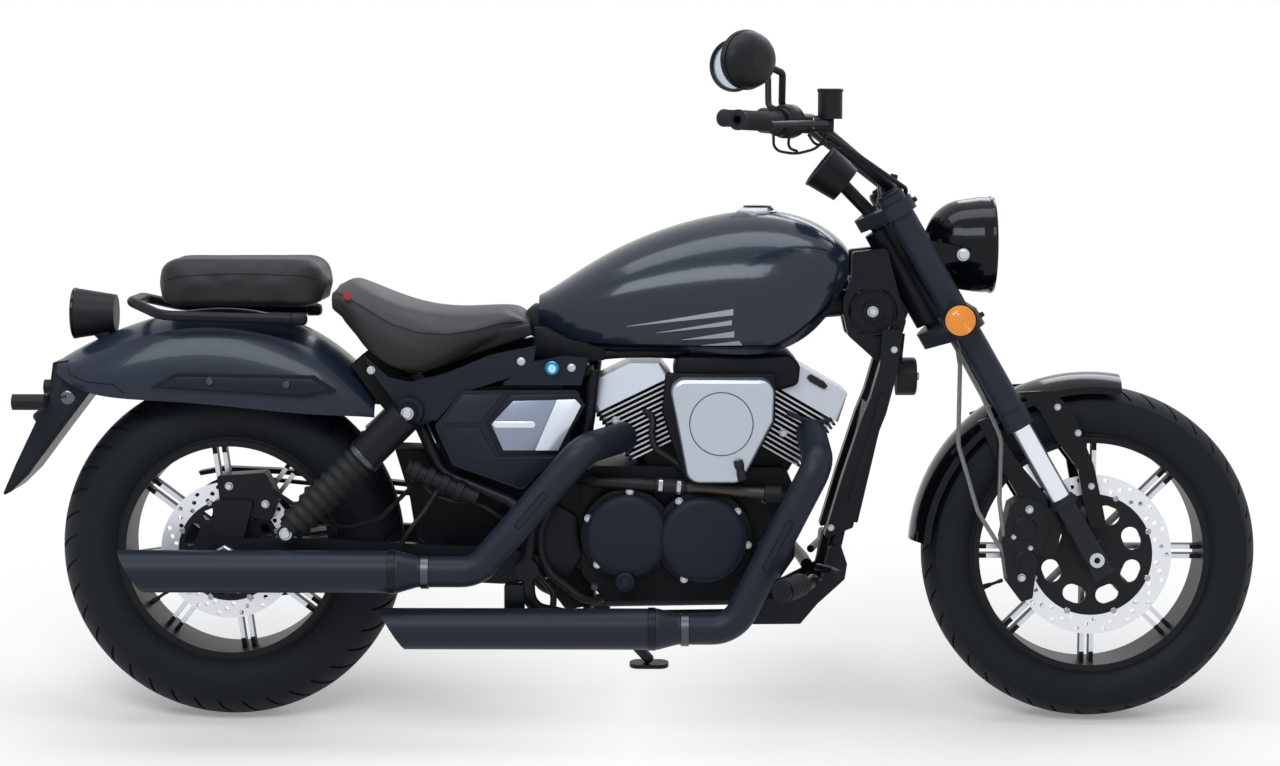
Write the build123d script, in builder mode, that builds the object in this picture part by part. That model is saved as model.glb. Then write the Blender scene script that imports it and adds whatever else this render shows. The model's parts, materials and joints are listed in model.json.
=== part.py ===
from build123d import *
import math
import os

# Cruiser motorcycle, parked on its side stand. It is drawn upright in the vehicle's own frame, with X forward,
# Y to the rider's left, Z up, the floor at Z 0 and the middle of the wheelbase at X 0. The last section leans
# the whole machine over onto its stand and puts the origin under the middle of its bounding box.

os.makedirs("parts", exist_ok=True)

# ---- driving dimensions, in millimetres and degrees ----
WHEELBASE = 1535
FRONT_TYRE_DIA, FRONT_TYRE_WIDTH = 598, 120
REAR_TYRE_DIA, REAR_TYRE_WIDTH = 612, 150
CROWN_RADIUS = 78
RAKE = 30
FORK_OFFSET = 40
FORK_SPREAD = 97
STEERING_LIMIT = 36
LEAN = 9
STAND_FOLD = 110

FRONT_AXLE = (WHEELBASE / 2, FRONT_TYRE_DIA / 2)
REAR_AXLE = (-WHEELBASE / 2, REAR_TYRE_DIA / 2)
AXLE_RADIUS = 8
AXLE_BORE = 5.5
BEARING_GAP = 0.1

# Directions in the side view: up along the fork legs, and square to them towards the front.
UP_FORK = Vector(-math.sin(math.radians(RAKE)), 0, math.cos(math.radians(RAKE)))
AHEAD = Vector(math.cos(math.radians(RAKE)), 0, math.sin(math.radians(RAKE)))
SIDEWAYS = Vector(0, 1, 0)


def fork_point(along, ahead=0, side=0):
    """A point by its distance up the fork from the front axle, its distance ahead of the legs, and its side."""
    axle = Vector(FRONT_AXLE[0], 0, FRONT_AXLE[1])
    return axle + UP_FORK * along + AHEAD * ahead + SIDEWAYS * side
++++
JOB: Please repeat the material above, word for word and in full.

RESPONSE TO THIS TASK:
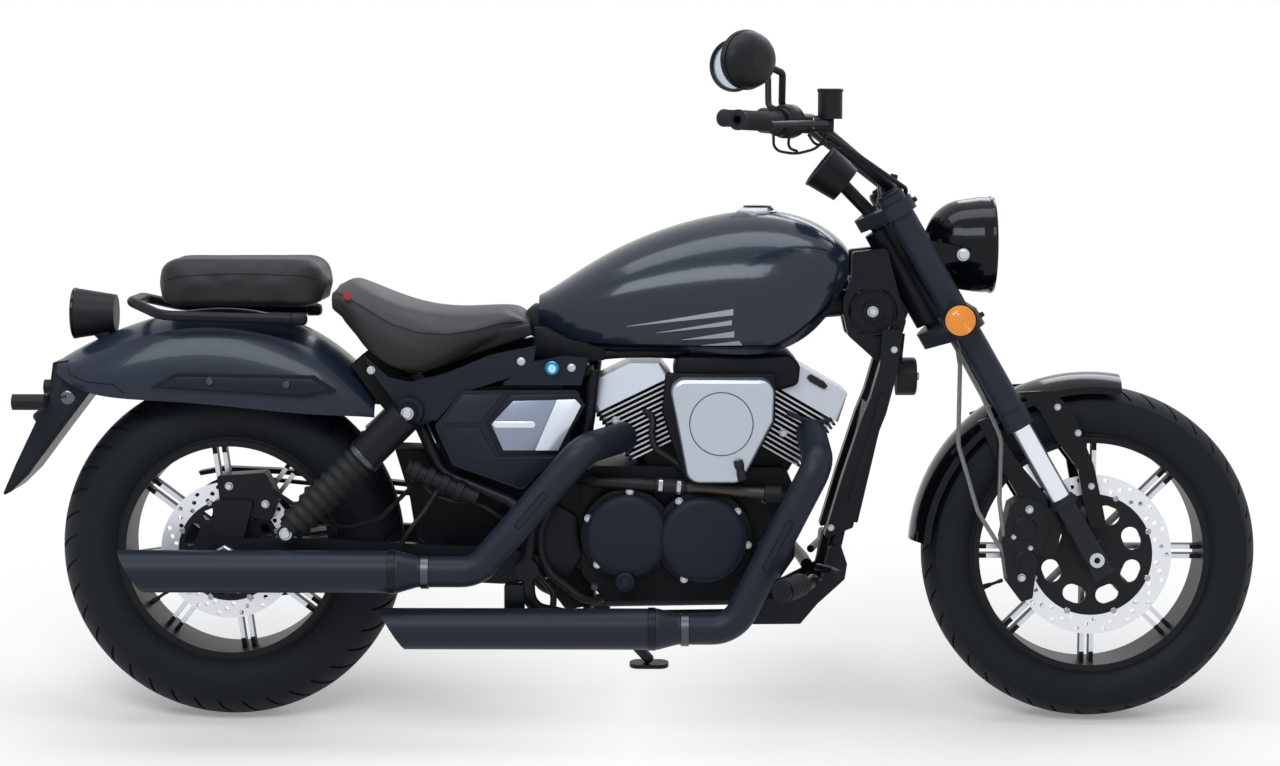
Write the build123d script, in builder mode, that builds the object in this picture part by part. That model is saved as model.glb. Then write the Blender scene script that imports it and adds whatever else this render shows. The model's parts, materials and joints are listed in model.json.
=== part.py ===
from build123d import *
import math
import os

# Cruiser motorcycle, parked on its side stand. It is drawn upright in the vehicle's own frame, with X forward,
# Y to the rider's left, Z up, the floor at Z 0 and the middle of the wheelbase at X 0. The last section leans
# the whole machine over onto its stand and puts the origin under the middle of its bounding box.

os.makedirs("parts", exist_ok=True)

# ---- driving dimensions, in millimetres and degrees ----
WHEELBASE = 1535
FRONT_TYRE_DIA, FRONT_TYRE_WIDTH = 598, 120
REAR_TYRE_DIA, REAR_TYRE_WIDTH = 612, 150
CROWN_RADIUS = 78
RAKE = 30
FORK_OFFSET = 40
FORK_SPREAD = 97
STEERING_LIMIT = 36
LEAN = 9
STAND_FOLD = 110

FRONT_AXLE = (WHEELBASE / 2, FRONT_TYRE_DIA / 2)
REAR_AXLE = (-WHEELBASE / 2, REAR_TYRE_DIA / 2)
AXLE_RADIUS = 8
AXLE_BORE = 5.5
BEARING_GAP = 0.1

# Directions in the side view: up along the fork legs, and square to them towards the front.
UP_FORK = Vector(-math.sin(math.radians(RAKE)), 0, math.cos(math.radians(RAKE)))
AHEAD = Vector(math.cos(math.radians(RAKE)), 0, math.sin(math.radians(RAKE)))
SIDEWAYS = Vector(0, 1, 0)


def fork_point(along, ahead=0, side=0):
    """A point by its distance up the fork from the front axle, its distance ahead of the legs, and its side."""
    axle = Vector(FRONT_AXLE[0], 0, FRONT_AXLE[1])
    return axle + UP_FORK * along + AHEAD * ahead + SIDEWAYS * side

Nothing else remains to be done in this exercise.